The board is also preparing to revamp its disciplinary powers to “make them more flexible”, says Townsend.

Training is also coming under the SRA’s spotlight. The board is continuing the work begun by the Law Society before regulation was split off from representation by developing further the controversial Training Framework Review.

First among the considerations is how to implement the work-based learning portfolios that could allow law students without traditional training contracts to qualify as solicitors, although Townsend adds that firms which still want to offer two-year contracts will be able to do so.

The SRA will also launch a study of university law degrees next year, examining whether the quality of the law taught is the same across the country.

However, the full functions of the SRA are still unclear. Until the implementation of the Legal Services Bill, which is currently in draft form, Townsend does not know the detail of his responsibilities. Like his counterpart on the representative side of the Law Society Desmond Hudson, Townsend is preparing to lobby the Government to make sure that the SRA’s voice is heard as the bill progresses through Parliament.

“We want clear criteria for the separation between the regulatory board and the Law Society,” says Townsend. “At the minute the word ‘separation’ appears, but it’s not clear what it means.”

The SRA will be governed by ‘umbrella regulator’ the Legal Services Board (LSB), but Townsend says that more clarity is required as to what the LSB will be able to do.

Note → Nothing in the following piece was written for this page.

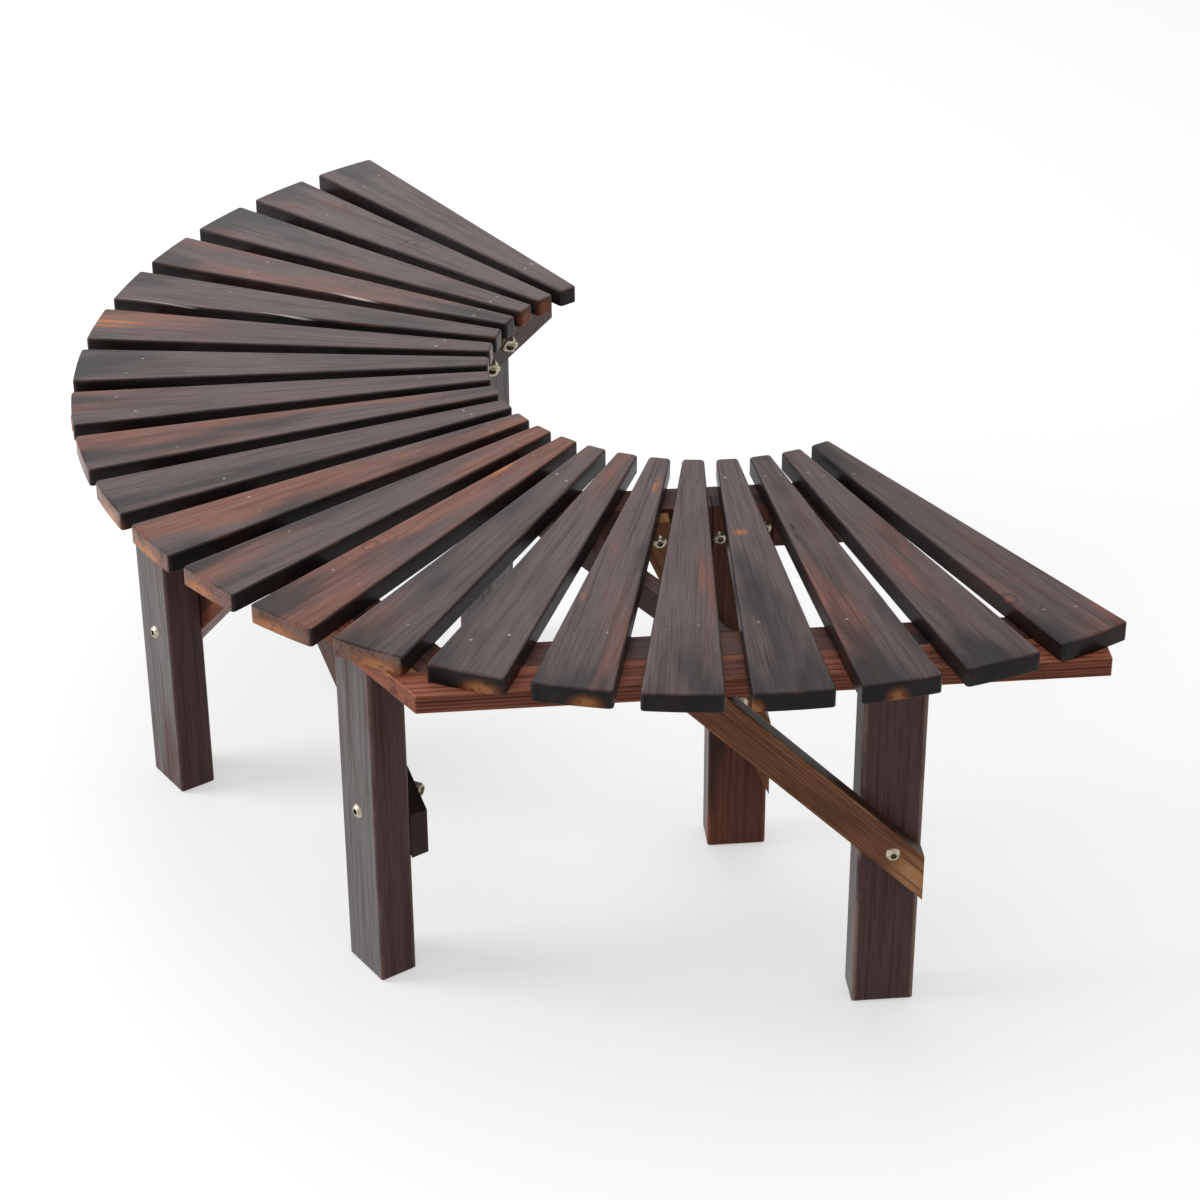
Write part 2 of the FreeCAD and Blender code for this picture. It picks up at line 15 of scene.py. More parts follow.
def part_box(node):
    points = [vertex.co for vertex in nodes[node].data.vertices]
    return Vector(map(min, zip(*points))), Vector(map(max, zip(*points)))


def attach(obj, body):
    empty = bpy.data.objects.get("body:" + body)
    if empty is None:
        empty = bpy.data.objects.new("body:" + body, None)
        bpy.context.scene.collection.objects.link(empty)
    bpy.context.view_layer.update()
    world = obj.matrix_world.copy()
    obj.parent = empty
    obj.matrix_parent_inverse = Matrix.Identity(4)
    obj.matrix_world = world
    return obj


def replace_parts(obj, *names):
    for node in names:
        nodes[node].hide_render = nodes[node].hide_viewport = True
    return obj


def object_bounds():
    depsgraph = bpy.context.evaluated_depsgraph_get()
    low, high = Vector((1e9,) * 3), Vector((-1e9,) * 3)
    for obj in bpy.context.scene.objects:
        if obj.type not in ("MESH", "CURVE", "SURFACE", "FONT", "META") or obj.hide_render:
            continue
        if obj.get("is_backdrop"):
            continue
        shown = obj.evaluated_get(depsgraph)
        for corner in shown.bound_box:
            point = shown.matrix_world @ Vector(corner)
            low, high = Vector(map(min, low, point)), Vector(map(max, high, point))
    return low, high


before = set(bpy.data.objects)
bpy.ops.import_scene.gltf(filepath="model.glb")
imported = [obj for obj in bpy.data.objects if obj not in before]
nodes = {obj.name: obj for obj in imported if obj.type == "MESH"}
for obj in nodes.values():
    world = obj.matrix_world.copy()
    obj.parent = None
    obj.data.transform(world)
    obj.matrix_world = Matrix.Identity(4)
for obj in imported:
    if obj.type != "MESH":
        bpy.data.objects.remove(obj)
cad_low, cad_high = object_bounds()

# Sizes of the bench, with angles in degrees

SEAT_RADIUS = 0.650
INNER_RADIUS = 0.219
SLAT_COUNT = 21
SLAT_OUTER_WIDE = 0.075
SLAT_INNER_WIDE = 0.0215
SLAT_THICK = 0.019
FRAME_DEEP = 0.040
LEG_WIDE = 0.060
OUTER_FACE = 0.553
INNER_FACE = 0.281
BRACE_THICK = 0.019
TIE_THICK = 0.019
TIE_START = 0.060
TIE_HIGH = 0.028
RAIL_THICK = 0.019
OUTER_BEAM_HIGH = 0.042
MIDDLE_LEG_ALONG = 0.201
SIDE_LEG_ALONG = 0.118
BRACE_BOLT_HIGH = 0.188
INNER_BRACE_SLOPE = 66.5
BRACE_SLOPE = 45
HALF_CORNER = 30
SIDE_SIGN = {"left": -1, "right": 1}
SECTION_TURN = {"left": -90 - 2 * HALF_CORNER, "middle": -90, "right": -90 + 2 * HALF_CORNER}
SEAT_HIGH = cad_high.z
SLAT_UNDER = SEAT_HIGH - SLAT_THICK
OUTER_BACK = OUTER_FACE - FRAME_DEEP
TREE = Vector((0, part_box("slat_11")[0].y + SEAT_RADIUS, 0))

slat_half_angle = math.degrees(math.asin(SLAT_OUTER_WIDE / 2 / SEAT_RADIUS))
slat_pitch = (180 - 2 * slat_half_angle) / (SLAT_COUNT - 1)
slat_taper = (SLAT_OUTER_WIDE - SLAT_INNER_WIDE) / 2 / (SEAT_RADIUS - INNER_RADIUS)


def slat_turn(number):
    return -180 + slat_half_angle + (number - 1) * slat_pitch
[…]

“We think that the LSB’s powers are too complex. It’s overelaborate and we think that can be scaled back a bit,” Townsend explains.

He also has concerns about the proposals to allow alternative business structures (ABSs) or multidisciplinary practices, pointing out that that the draft bill went a step further than the legal profession had been expecting after Sir David Clementi’s regulatory review.

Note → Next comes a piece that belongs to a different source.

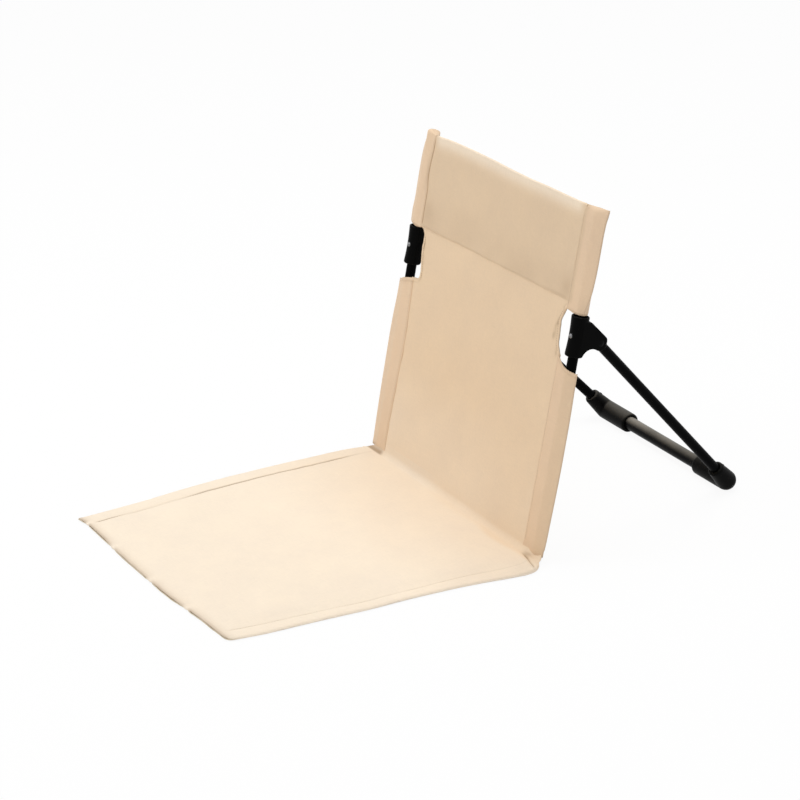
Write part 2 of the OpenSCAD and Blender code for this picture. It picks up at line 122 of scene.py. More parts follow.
def steps(*stops):
    """Rising values from (start, step), (next start, step), ..., (end, 0)."""
    out = []
    for (a, step), (b, _) in zip(stops, stops[1:]):
        count = max(1, round((b - a) / step))
        out += [a + (b - a) * k / count for k in range(count)]
    return np.array(out + [stops[-1][0]], float)


def lengths(points):
    """How far along their line the points lie."""
    return np.concatenate([[0], np.cumsum(np.linalg.norm(np.diff(points, axis=0), axis=1))])


# Meshes

def new_object(name, data):
    """Object with its data, in the scene."""
    made = bpy.data.objects.new(name, data)
    bpy.context.scene.collection.objects.link(made)
    return made


def mesh_object(name, points, faces, material):
    """Smooth shaded object from points in mm."""
    mesh = bpy.data.meshes.new(name)
    mesh.from_pydata([tuple(p) for p in np.asarray(points) * MM], [], [tuple(f) for f in faces])
    mesh.polygons.foreach_set("use_smooth", [True] * len(mesh.polygons))
    mesh.materials.append(material)
    mesh.update()
    return new_object(name, mesh)


def point_values(made, name, values):
    """Keeps one number or one vector for each point, which the material reads at every pose."""
    values = np.asarray(values, np.float32)
    if values.ndim == 1:
        made.data.attributes.new(name, "FLOAT", "POINT").data.foreach_set("value", values)
    else:
        made.data.attributes.new(name, "FLOAT_VECTOR", "POINT").data.foreach_set("vector", values.ravel())


def normals_of(grid):
    """Unit normals of a grid of points."""
    n = np.cross(np.gradient(grid, axis=0), np.gradient(grid, axis=1))
    return n / np.maximum(np.linalg.norm(n, axis=-1, keepdims=True), 1e-9)


def cloth_sheet(name, grid, thick, material, flat=None, side=1, ring=False, **values):
    """Closed thin cloth from a grid of points on its outer face: rows, then columns.

    ring joins the last column to the first. values are numbers for the material, one for each point.
    """
    rows, cols = grid.shape[:2]
    normal = normals_of(grid) * side
    if ring:
        wide = np.concatenate([grid[:, -1:], grid, grid[:, :1]], axis=1)
        normal = normals_of(wide)[:, 1:-1] * side
    inner = grid - normal * np.broadcast_to(np.asarray(thick, float), (rows, cols))[..., None]
    points = np.concatenate([grid.reshape(-1, 3), inner.reshape(-1, 3)])
    far = rows * cols
    r, c = np.meshgrid(np.arange(rows - 1), np.arange(cols if ring else cols - 1), indexing="ij")
    r, c = r.ravel(), c.ravel()
    d = (c + 1) % cols
    quads = np.stack([r * cols + c, (r + 1) * cols + c, (r + 1) * cols + d, r * cols + d], axis=1)
    if side < 0:
        quads = quads[:, ::-1]
    faces = [*quads, *(quads[:, ::-1] + far)]
    first, last = list(range(cols)), [(rows - 1) * cols + k for k in reversed(range(cols))]
    if ring:
        loops = [first, last]
    else:
        down = [k * cols + cols - 1 for k in range(rows - 1)]
        up = [k * cols for k in range(rows - 1, 0, -1)]
        loops = [first[:-1] + down + last[:-1] + up]
    for loop in loops:
        for a, b in zip(loop, loop[1:] + loop[:1]):
            faces.append((a, b, b + far, a + far) if side > 0 else (b, a, a + far, b + far))
    made = mesh_object(name, points, faces, material)
    if flat is not None:
        point_values(made, "flat", np.concatenate([flat.reshape(-1, 3)] * 2) * MM)
    for key, value in values.items():
        point_values(made, key, np.tile(np.broadcast_to(value, (rows, cols)).ravel(), 2))
    return made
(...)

Townsend says: “We think that the proposals on ABSs are far too elaborate and probably unworkable.”

However, the regulation board will be pitching to become a front-line regulator of ABSs should the legislation go through as it is currently drafted, enabling it to regulate law firms that have made their financial directors partners, or that have barristers who have become partners.

Townsend says another future step for the SRA will be a move to regulating organisations rather than individuals. An organisation, for example a large City law firm, would have to satisfy the board that it had an adequate system of self-regulation to qualify, but it would then benefit from light-touch regulation rather than the more cumbersome system currently in place.

Naturally the changes will have an effect on cost. But Townsend is hopeful that the profession will not end up footing the bill for more regulation, and also that he will not have to resort to staff cuts.

“Regulating the solicitors’ profession is a very expensive business,” he says. “We’ve got a lot more we want to do, but we don’t want to push the budget sky high. Our philosophy – if we can do it – is to be more efficient with what we’ve got.”

Townsend and Williamson are now embarking on a series of roadshows, with the first in Manchester tomorrow (3 October) to gauge the profession’s views on regulation and to make sure that, when the SRA really gets going in January, it is ready to do its job.